-- Begin --
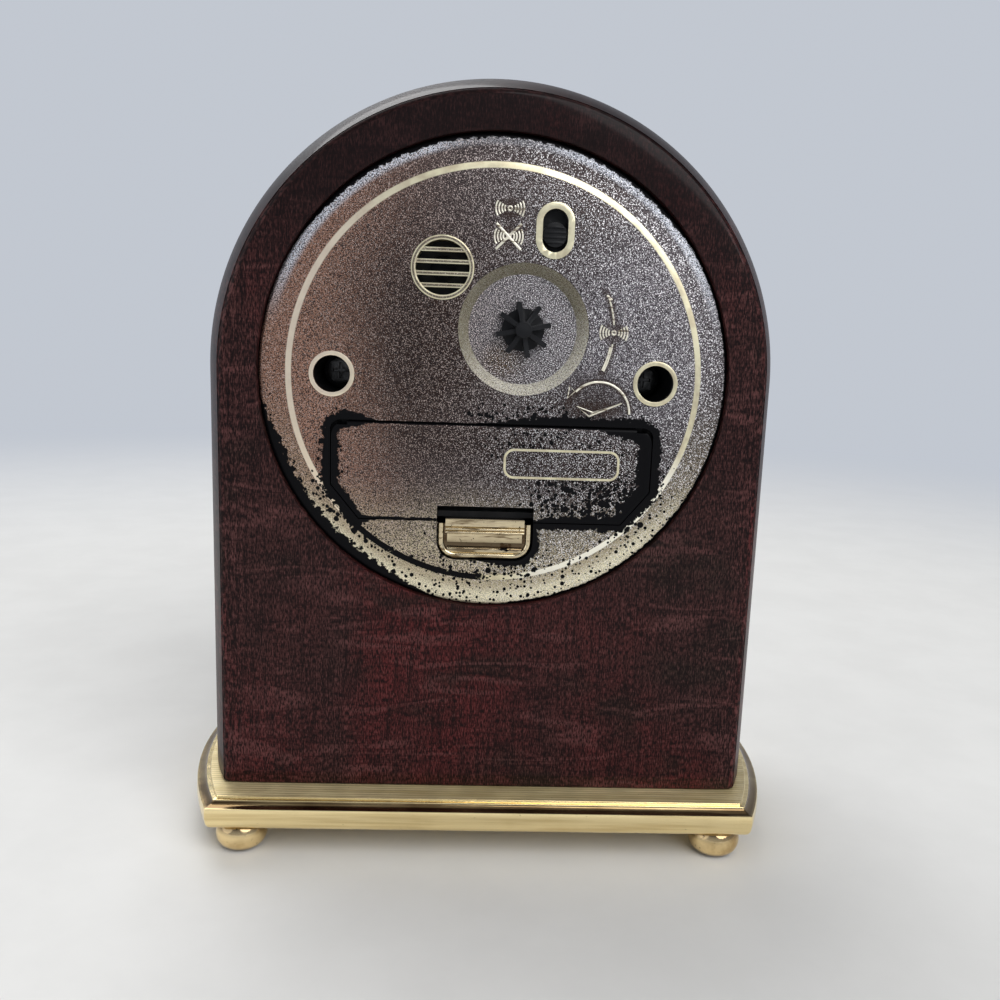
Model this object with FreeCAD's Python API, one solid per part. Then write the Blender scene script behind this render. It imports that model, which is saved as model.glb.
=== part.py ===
import FreeCAD, Part
import math
import os

# Beehive shelf clock: lacquered wood case on a brass base, with a round alarm clock insert.
# Millimetres. Origin on the floor under the middle of the case, +Z up.
# The dial looks towards -Y, and the metallised back cover towards +Y.

os.makedirs("parts", exist_ok=True)

# Case
case_depth = 50.0            # flat front face to flat back face
case_wall = 7.05             # bore to the edge of a flat face
case_bow = 6.0               # how far the sides and the arch swell between the faces
case_edge_radius = 1.4
arch_height = 82.4           # base top to the centre of the arch and of the bore
bore_gap = 0.7               # bore to the insert's back cover

# Brass base
foot_height = 6.45
base_thickness = 5.55
base_border = 5.4            # top field, beyond the case's flat faces
base_corner_border = 0.7     # top field, beyond the case's corners
base_end_bow = 6.2           # swell of the top field's ends
base_step = 0.4              # the top field stands this much above the ledge
base_ledge_width = 0.8
base_cove_width = 1.8
base_cove_height = 1.0
base_belly = 0.15            # swell of the band's side
base_lower_radius = 1.2
foot_radius = 5.4
foot_flat_radius = 2.6
foot_widest_height = 4.7
foot_top_radius = 4.6
foot_stud_radius = 1.4
foot_stud_length = 3.2
foot_inset_x = 6.2           # foot centre, in from the base's corner
foot_inset_y = 6.5
base_screw_half_spacing = 25.0
base_screw_radius = 1.7
base_screw_head_radius = 3.4
base_screw_head_height = 2.0
base_screw_length = 17.0
cross_slot_depth = 1.0
cross_slot_width = 0.6
cross_slot_share = 0.6       # of the head's radius

# Insert, front side
bezel_lap = 3.55             # how far the bezel covers the case round the bore
bezel_height = 6.6           # above the case's front face
bezel_foot_height = 1.2
bezel_round = 2.8            # width of the bezel's domed flank
bezel_wall = 1.5
bezel_skirt_length = 7.5     # inside the bore
bezel_lip = 1.6              # the lip that covers the lens edge
lens_thickness = 1.6
lens_recess = 1.0            # bezel top to the lens
lens_to_dial = 8.8
spacer_ring_width = 2.0
dial_thickness = 0.6
dial_hole_gap = 0.6
print_height = 0.15          # applied numerals and track
track_border = 2.5           # bezel's opening to the minute track
track_width = 2.2
track_line = 0.3
tick_width = 0.25
hour_tick_width = 0.8
numeral_border = 1.6         # minute track to the numerals
numeral_height = 6.4
numeral_thick = 1.0
numeral_thin = 0.4
numeral_gap = 0.75
numeral_slant = 3.0

# Insert, shells
housing_wall = 1.4
housing_front_wall = 1.4
bore_clearance = 0.35        # insert to bore
fit_clearance = 0.1          # shells that slide together
running_clearance = 0.06     # pipes and arbors
press_clearance = 0.02
boss_wall = 2.8
boss_gap = 1.8               # movement plates to the screw bosses

# Back cover
cover_skirt_length = 21.8    # outer ring down to the housing
cover_disc_rise = 0.7        # the middle disc stands above the outer ring
cover_disc_border = 0.707    # battery door's corners to the disc's edge
cover_step_width = 1.4
cover_ring_width = 4.35
cover_edge_radius = 1.4
cover_thickness = 2.1
skirt_wall = 1.5
dish_x = -5.15
dish_z = 9.25                # from the insert's centre, as all places on the cover
dish_radius = 12.3
dish_floor_radius = 10.35
dish_depth = 3.2
dish_wall = 1.2
well_room = 0.85             # round the screw's head
well_wall = 1.15
well_rim_width = 0.8
well_depth = 16.5            # disc's face to the well's outer floor
well_floor_thickness = 1.2
cover_screw_radius = 1.4
cover_screw_head_radius = 2.6
cover_screw_head_height = 1.8
cover_screw_depth = 9.0      # shank below the well's floor
rim_height = 0.3
grille_direction = 35.2      # degrees, from the dish's centre
grille_land = 1.54           # between the dish and the grille
grille_radius = 5.0
grille_rim_width = 0.8
grille_slots = 5
grille_bar = 0.75
duct_wall = 1.6
switch_x = -10.3
switch_rise = 5.85           # dish's edge to the slot's middle
switch_slot_width = 4.7
switch_slot_height = 7.8
switch_rim = 1.2
label_x = -13.4
label_z = -16.0
label_width = 22.3
label_height = 5.8
label_corner = 2.0
label_line = 0.45
label_rise = 0.2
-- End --
### SET TASK
Write down every line of the data exactly as it appears above.

### PROBLEM SOLUTION
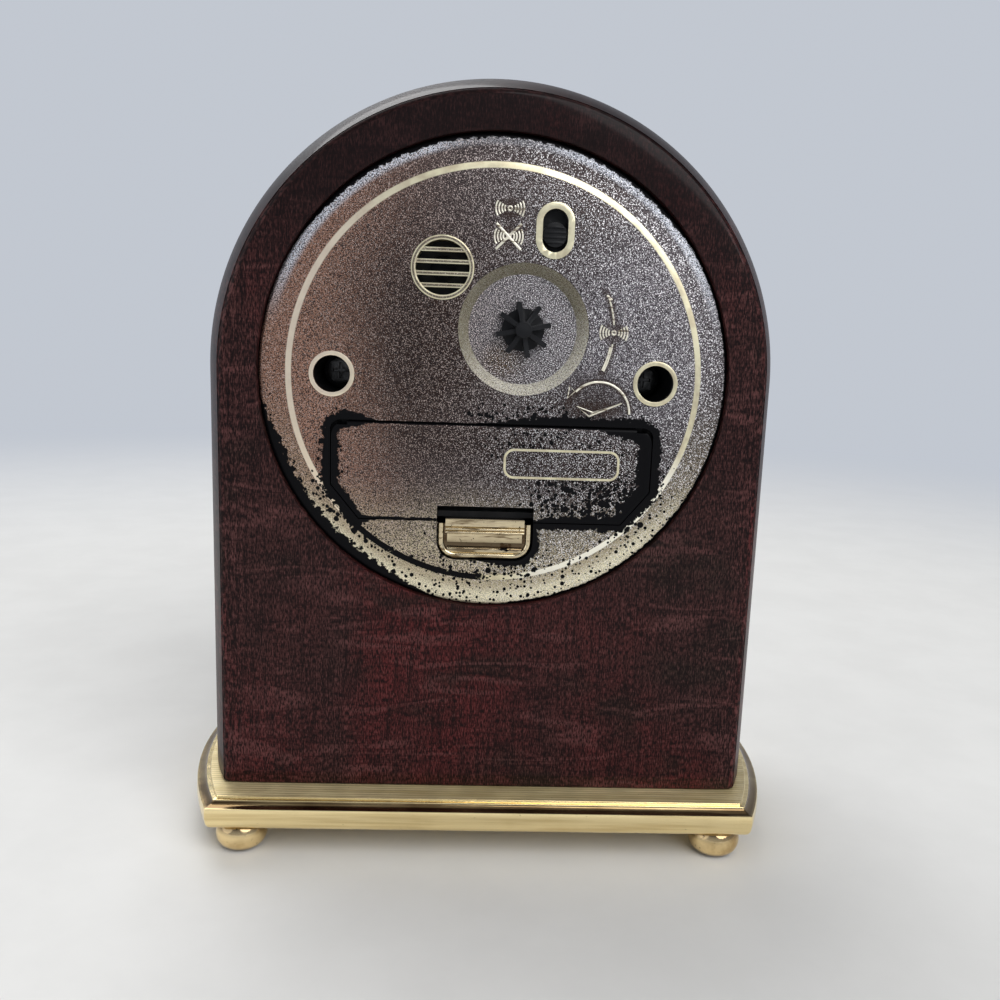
Model this object with FreeCAD's Python API, one solid per part. Then write the Blender scene script behind this render. It imports that model, which is saved as model.glb.
=== part.py ===
import FreeCAD, Part
import math
import os

# Beehive shelf clock: lacquered wood case on a brass base, with a round alarm clock insert.
# Millimetres. Origin on the floor under the middle of the case, +Z up.
# The dial looks towards -Y, and the metallised back cover towards +Y.

os.makedirs("parts", exist_ok=True)

# Case
case_depth = 50.0            # flat front face to flat back face
case_wall = 7.05             # bore to the edge of a flat face
case_bow = 6.0               # how far the sides and the arch swell between the faces
case_edge_radius = 1.4
arch_height = 82.4           # base top to the centre of the arch and of the bore
bore_gap = 0.7               # bore to the insert's back cover

# Brass base
foot_height = 6.45
base_thickness = 5.55
base_border = 5.4            # top field, beyond the case's flat faces
base_corner_border = 0.7     # top field, beyond the case's corners
base_end_bow = 6.2           # swell of the top field's ends
base_step = 0.4              # the top field stands this much above the ledge
base_ledge_width = 0.8
base_cove_width = 1.8
base_cove_height = 1.0
base_belly = 0.15            # swell of the band's side
base_lower_radius = 1.2
foot_radius = 5.4
foot_flat_radius = 2.6
foot_widest_height = 4.7
foot_top_radius = 4.6
foot_stud_radius = 1.4
foot_stud_length = 3.2
foot_inset_x = 6.2           # foot centre, in from the base's corner
foot_inset_y = 6.5
base_screw_half_spacing = 25.0
base_screw_radius = 1.7
base_screw_head_radius = 3.4
base_screw_head_height = 2.0
base_screw_length = 17.0
cross_slot_depth = 1.0
cross_slot_width = 0.6
cross_slot_share = 0.6       # of the head's radius

# Insert, front side
bezel_lap = 3.55             # how far the bezel covers the case round the bore
bezel_height = 6.6           # above the case's front face
bezel_foot_height = 1.2
bezel_round = 2.8            # width of the bezel's domed flank
bezel_wall = 1.5
bezel_skirt_length = 7.5     # inside the bore
bezel_lip = 1.6              # the lip that covers the lens edge
lens_thickness = 1.6
lens_recess = 1.0            # bezel top to the lens
lens_to_dial = 8.8
spacer_ring_width = 2.0
dial_thickness = 0.6
dial_hole_gap = 0.6
print_height = 0.15          # applied numerals and track
track_border = 2.5           # bezel's opening to the minute track
track_width = 2.2
track_line = 0.3
tick_width = 0.25
hour_tick_width = 0.8
numeral_border = 1.6         # minute track to the numerals
numeral_height = 6.4
numeral_thick = 1.0
numeral_thin = 0.4
numeral_gap = 0.75
numeral_slant = 3.0

# Insert, shells
housing_wall = 1.4
housing_front_wall = 1.4
bore_clearance = 0.35        # insert to bore
fit_clearance = 0.1          # shells that slide together
running_clearance = 0.06     # pipes and arbors
press_clearance = 0.02
boss_wall = 2.8
boss_gap = 1.8               # movement plates to the screw bosses

# Back cover
cover_skirt_length = 21.8    # outer ring down to the housing
cover_disc_rise = 0.7        # the middle disc stands above the outer ring
cover_disc_border = 0.707    # battery door's corners to the disc's edge
cover_step_width = 1.4
cover_ring_width = 4.35
cover_edge_radius = 1.4
cover_thickness = 2.1
skirt_wall = 1.5
dish_x = -5.15
dish_z = 9.25                # from the insert's centre, as all places on the cover
dish_radius = 12.3
dish_floor_radius = 10.35
dish_depth = 3.2
dish_wall = 1.2
well_room = 0.85             # round the screw's head
well_wall = 1.15
well_rim_width = 0.8
well_depth = 16.5            # disc's face to the well's outer floor
well_floor_thickness = 1.2
cover_screw_radius = 1.4
cover_screw_head_radius = 2.6
cover_screw_head_height = 1.8
cover_screw_depth = 9.0      # shank below the well's floor
rim_height = 0.3
grille_direction = 35.2      # degrees, from the dish's centre
grille_land = 1.54           # between the dish and the grille
grille_radius = 5.0
grille_rim_width = 0.8
grille_slots = 5
grille_bar = 0.75
duct_wall = 1.6
switch_x = -10.3
switch_rise = 5.85           # dish's edge to the slot's middle
switch_slot_width = 4.7
switch_slot_height = 7.8
switch_rim = 1.2
label_x = -13.4
label_z = -16.0
label_width = 22.3
label_height = 5.8
label_corner = 2.0
label_line = 0.45
label_rise = 0.2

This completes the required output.